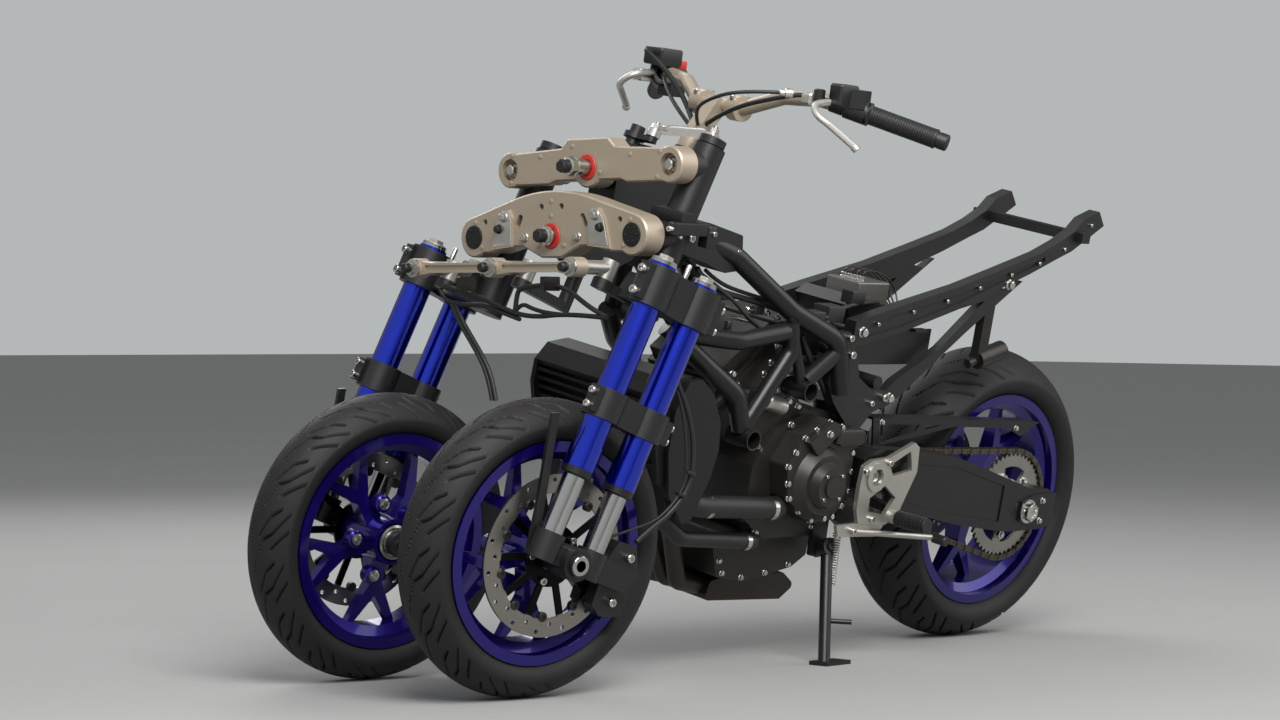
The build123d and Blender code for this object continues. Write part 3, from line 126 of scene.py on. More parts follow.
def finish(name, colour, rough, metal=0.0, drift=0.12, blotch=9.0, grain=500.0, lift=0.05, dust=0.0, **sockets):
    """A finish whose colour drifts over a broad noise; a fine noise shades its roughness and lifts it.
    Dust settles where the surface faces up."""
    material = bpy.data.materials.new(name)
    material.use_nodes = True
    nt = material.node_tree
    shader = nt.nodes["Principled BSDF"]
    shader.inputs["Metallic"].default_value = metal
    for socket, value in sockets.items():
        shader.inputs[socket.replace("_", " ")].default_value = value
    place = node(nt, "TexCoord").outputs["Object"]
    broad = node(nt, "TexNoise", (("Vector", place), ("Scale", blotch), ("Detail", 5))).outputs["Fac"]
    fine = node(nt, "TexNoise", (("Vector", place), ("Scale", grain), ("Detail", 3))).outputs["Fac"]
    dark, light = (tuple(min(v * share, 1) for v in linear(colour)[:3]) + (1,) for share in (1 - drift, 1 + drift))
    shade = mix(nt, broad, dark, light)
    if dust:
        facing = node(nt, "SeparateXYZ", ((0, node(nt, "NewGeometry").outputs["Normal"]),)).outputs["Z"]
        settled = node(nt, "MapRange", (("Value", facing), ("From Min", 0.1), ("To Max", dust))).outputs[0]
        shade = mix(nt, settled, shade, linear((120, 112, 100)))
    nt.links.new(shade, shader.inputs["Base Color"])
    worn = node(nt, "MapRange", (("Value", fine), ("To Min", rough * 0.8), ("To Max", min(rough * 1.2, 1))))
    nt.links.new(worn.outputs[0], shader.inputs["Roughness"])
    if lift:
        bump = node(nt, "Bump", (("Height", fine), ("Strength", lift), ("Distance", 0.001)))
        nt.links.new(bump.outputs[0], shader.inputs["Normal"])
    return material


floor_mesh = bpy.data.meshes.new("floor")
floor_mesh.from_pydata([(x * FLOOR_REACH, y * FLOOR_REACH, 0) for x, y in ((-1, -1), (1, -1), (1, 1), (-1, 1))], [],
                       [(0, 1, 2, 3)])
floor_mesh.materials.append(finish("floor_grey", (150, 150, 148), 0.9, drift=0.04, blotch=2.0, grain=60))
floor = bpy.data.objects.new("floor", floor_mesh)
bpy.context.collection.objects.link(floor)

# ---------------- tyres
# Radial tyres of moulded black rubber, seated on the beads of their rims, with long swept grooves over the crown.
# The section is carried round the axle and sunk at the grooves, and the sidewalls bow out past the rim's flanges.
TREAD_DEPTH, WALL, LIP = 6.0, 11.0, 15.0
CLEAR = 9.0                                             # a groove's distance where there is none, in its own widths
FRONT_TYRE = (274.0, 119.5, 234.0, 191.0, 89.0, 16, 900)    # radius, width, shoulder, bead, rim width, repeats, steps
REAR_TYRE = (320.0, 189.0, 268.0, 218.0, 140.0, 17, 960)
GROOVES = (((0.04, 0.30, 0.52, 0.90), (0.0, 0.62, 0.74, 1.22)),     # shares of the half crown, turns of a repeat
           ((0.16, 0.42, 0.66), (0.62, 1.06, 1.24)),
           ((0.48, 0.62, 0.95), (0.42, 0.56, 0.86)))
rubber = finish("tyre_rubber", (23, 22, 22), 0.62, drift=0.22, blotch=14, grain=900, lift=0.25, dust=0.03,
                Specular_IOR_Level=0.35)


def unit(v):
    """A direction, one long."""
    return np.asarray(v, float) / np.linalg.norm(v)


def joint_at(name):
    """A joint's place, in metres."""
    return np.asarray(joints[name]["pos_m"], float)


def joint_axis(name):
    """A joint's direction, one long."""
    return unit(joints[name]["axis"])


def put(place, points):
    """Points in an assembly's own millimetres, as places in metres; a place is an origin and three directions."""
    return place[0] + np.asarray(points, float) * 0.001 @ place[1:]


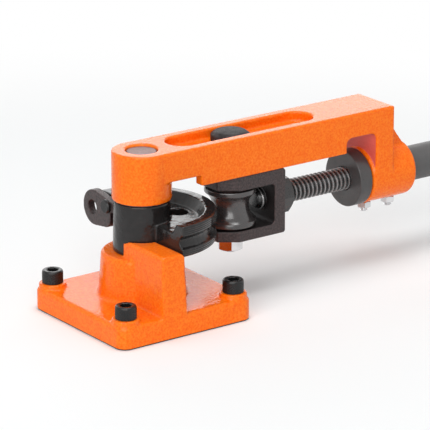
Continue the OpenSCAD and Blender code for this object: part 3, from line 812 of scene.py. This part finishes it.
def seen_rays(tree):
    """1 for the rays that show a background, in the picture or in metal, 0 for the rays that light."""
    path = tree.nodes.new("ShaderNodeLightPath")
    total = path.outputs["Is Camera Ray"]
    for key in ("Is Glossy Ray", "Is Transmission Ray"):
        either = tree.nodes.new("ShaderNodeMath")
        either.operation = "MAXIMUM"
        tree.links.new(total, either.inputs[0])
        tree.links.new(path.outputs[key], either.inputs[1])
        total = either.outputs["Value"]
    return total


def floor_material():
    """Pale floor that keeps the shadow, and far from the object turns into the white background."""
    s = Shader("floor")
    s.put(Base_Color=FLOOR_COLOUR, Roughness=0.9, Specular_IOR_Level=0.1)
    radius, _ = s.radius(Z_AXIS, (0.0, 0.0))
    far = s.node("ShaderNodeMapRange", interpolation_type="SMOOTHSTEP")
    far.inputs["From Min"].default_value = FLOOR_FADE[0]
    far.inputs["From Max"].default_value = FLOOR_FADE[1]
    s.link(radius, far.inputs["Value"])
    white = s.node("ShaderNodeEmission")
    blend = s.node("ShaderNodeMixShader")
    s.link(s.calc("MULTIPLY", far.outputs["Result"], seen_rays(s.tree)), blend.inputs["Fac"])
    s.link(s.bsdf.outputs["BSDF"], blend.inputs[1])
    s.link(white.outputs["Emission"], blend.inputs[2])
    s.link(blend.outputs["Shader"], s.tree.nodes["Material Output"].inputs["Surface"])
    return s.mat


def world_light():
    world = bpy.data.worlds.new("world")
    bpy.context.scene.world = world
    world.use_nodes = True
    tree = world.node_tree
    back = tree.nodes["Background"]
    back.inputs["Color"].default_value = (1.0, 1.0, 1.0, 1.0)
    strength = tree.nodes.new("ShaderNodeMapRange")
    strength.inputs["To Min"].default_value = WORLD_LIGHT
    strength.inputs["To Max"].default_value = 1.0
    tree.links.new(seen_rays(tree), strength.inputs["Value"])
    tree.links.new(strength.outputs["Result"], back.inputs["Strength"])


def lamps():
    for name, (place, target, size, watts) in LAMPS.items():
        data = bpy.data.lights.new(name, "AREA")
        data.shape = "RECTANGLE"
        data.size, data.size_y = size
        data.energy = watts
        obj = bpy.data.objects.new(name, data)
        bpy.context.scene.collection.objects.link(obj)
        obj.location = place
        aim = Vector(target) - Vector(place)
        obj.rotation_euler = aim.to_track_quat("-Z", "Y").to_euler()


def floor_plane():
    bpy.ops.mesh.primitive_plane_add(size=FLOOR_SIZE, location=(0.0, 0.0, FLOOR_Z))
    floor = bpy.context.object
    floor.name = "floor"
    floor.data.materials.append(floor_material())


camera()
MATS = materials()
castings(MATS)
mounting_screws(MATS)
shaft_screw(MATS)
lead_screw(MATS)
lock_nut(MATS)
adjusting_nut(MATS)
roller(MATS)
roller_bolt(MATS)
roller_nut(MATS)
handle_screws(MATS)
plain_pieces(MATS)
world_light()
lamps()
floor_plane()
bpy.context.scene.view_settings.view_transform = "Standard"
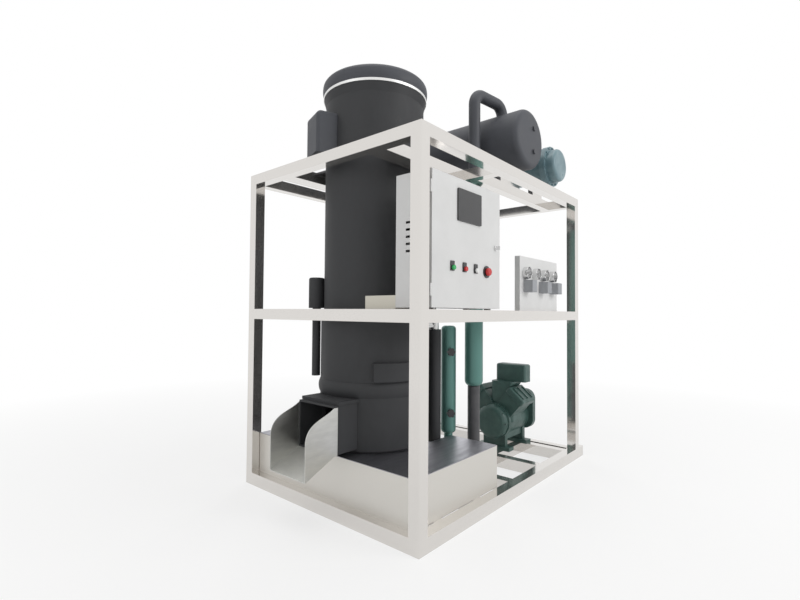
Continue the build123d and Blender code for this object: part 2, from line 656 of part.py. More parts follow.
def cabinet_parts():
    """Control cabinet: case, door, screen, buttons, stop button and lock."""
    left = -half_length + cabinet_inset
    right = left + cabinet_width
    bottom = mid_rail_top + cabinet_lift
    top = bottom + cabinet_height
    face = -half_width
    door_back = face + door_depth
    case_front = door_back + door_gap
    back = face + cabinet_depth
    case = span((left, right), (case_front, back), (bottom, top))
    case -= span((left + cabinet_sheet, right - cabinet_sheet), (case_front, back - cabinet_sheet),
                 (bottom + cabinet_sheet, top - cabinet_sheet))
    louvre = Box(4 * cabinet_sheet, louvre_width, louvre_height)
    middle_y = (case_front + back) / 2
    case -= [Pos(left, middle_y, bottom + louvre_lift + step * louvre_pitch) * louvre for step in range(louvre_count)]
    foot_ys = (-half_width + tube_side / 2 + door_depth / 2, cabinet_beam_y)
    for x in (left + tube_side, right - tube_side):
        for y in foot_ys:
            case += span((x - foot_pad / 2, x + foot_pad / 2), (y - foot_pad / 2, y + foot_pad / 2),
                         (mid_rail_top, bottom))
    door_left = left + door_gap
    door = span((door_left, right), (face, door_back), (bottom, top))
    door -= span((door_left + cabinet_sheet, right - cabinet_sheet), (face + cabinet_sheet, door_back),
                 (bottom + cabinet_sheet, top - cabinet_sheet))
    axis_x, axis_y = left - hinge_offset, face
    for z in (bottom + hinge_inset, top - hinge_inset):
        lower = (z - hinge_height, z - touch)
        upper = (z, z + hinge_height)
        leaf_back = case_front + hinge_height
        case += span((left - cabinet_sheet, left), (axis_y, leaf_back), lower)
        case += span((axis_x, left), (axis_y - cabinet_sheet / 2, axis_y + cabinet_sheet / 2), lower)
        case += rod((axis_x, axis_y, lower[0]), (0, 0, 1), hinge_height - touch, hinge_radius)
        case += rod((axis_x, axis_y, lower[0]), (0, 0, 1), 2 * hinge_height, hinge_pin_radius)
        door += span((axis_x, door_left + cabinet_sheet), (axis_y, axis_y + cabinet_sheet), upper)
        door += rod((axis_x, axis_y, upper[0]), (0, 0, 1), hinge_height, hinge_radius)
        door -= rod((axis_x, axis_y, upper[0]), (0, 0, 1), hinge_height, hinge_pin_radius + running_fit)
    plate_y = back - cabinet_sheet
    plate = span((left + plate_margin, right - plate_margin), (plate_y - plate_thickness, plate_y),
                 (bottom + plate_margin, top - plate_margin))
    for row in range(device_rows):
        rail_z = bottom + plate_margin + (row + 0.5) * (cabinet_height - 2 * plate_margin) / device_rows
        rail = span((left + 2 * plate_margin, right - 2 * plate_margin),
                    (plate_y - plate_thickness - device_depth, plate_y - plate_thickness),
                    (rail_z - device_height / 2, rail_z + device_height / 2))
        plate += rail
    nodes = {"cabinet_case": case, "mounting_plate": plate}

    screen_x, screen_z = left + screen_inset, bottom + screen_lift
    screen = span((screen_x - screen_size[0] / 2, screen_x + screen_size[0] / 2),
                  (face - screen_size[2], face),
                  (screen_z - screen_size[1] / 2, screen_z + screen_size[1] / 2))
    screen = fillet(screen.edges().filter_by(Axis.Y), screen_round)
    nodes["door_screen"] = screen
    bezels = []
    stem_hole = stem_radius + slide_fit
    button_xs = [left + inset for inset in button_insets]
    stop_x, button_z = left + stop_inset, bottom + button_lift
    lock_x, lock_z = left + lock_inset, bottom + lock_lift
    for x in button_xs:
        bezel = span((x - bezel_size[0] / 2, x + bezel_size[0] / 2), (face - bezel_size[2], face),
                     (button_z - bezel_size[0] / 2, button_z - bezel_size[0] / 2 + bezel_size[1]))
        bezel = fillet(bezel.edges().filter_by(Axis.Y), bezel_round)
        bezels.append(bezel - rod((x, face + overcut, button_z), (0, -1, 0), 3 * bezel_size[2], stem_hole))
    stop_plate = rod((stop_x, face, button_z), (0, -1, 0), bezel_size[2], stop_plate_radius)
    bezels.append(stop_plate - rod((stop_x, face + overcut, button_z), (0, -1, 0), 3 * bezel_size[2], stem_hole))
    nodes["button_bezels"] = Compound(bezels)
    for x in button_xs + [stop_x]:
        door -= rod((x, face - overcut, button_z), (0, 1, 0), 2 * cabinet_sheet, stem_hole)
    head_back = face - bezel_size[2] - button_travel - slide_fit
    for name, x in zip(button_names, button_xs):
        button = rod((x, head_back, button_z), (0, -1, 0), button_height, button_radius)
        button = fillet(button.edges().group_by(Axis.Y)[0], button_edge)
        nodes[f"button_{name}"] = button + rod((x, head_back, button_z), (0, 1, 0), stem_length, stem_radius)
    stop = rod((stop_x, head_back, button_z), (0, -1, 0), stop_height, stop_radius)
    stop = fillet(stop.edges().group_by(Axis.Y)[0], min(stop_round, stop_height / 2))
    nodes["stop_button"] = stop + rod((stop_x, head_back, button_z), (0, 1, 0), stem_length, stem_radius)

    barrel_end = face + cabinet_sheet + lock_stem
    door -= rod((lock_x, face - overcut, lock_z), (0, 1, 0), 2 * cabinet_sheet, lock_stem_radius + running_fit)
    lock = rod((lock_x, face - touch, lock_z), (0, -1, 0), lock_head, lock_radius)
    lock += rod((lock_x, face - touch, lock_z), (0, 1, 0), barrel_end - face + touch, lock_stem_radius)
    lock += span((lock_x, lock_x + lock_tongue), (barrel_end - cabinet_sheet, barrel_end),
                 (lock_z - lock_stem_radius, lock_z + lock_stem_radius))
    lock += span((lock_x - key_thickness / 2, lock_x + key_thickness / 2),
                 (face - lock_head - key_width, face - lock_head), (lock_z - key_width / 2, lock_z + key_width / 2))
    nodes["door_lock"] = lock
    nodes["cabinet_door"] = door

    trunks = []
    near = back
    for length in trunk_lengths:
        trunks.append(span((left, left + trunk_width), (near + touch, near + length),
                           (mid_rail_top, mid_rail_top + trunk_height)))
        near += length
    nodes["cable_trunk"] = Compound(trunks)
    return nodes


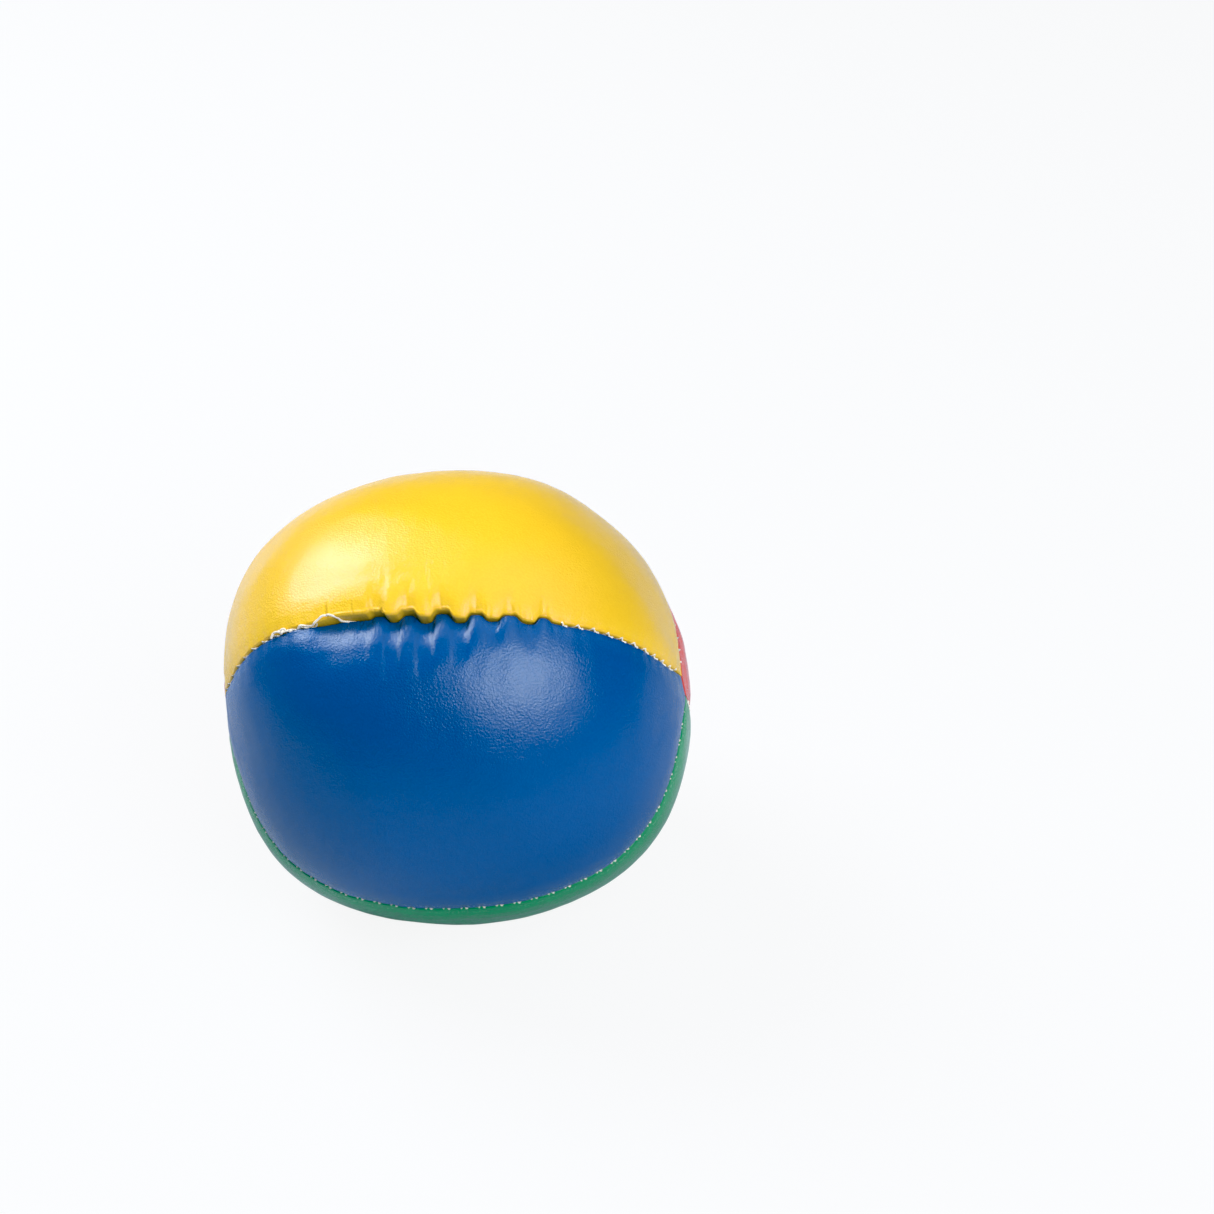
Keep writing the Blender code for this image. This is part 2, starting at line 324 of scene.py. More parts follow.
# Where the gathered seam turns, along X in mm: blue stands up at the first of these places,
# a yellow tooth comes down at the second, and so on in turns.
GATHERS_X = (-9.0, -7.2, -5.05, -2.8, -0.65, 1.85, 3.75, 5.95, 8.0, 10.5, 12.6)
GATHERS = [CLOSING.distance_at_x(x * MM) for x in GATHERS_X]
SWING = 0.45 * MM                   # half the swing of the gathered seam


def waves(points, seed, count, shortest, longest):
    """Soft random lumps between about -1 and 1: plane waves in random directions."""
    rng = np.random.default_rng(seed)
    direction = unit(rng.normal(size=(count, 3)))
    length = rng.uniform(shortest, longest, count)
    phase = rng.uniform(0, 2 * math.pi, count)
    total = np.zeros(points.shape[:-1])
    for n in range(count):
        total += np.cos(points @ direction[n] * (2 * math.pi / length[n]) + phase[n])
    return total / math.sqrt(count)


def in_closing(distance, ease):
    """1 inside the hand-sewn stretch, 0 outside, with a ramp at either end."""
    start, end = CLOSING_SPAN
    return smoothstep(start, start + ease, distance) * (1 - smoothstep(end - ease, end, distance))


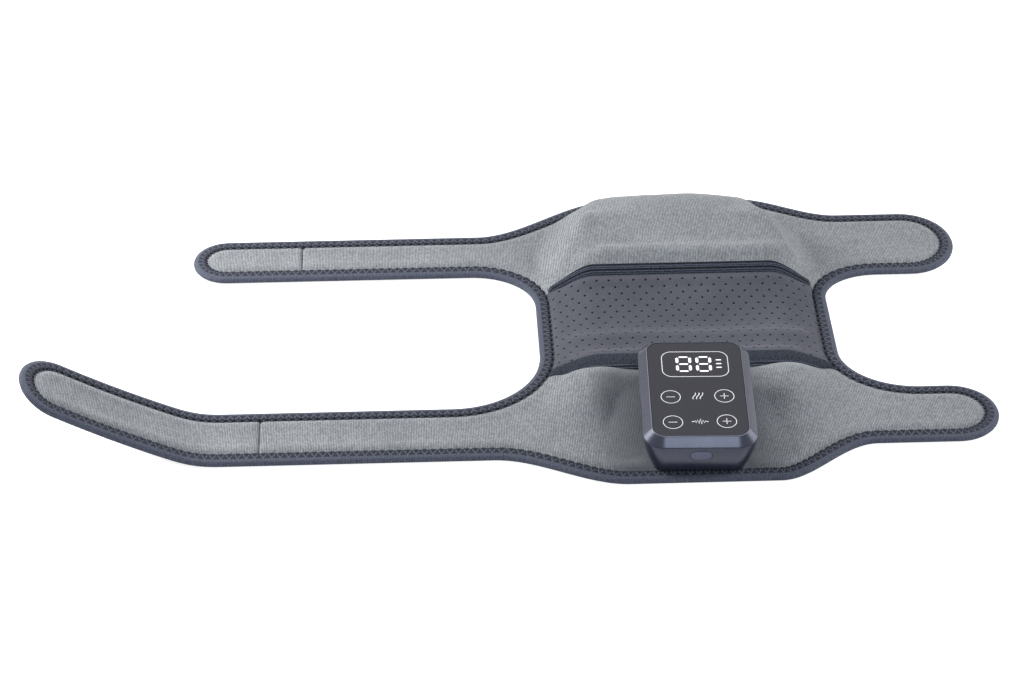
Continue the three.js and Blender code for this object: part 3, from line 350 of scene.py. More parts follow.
-=-=-=-=-
Look through the entries above and report each line where the string "Blender" occurs.

The build123d and Blender code for this object continues. Write part 3, from line 126 of scene.py on. More parts follow.
Continue the OpenSCAD and Blender code for this object: part 3, from line 812 of scene.py. This part finishes it.
Continue the build123d and Blender code for this object: part 2, from line 656 of part.py. More parts follow.
Keep writing the Blender code for this image. This is part 2, starting at line 324 of scene.py. More parts follow.
Continue the three.js and Blender code for this object: part 3, from line 350 of scene.py. More parts follow.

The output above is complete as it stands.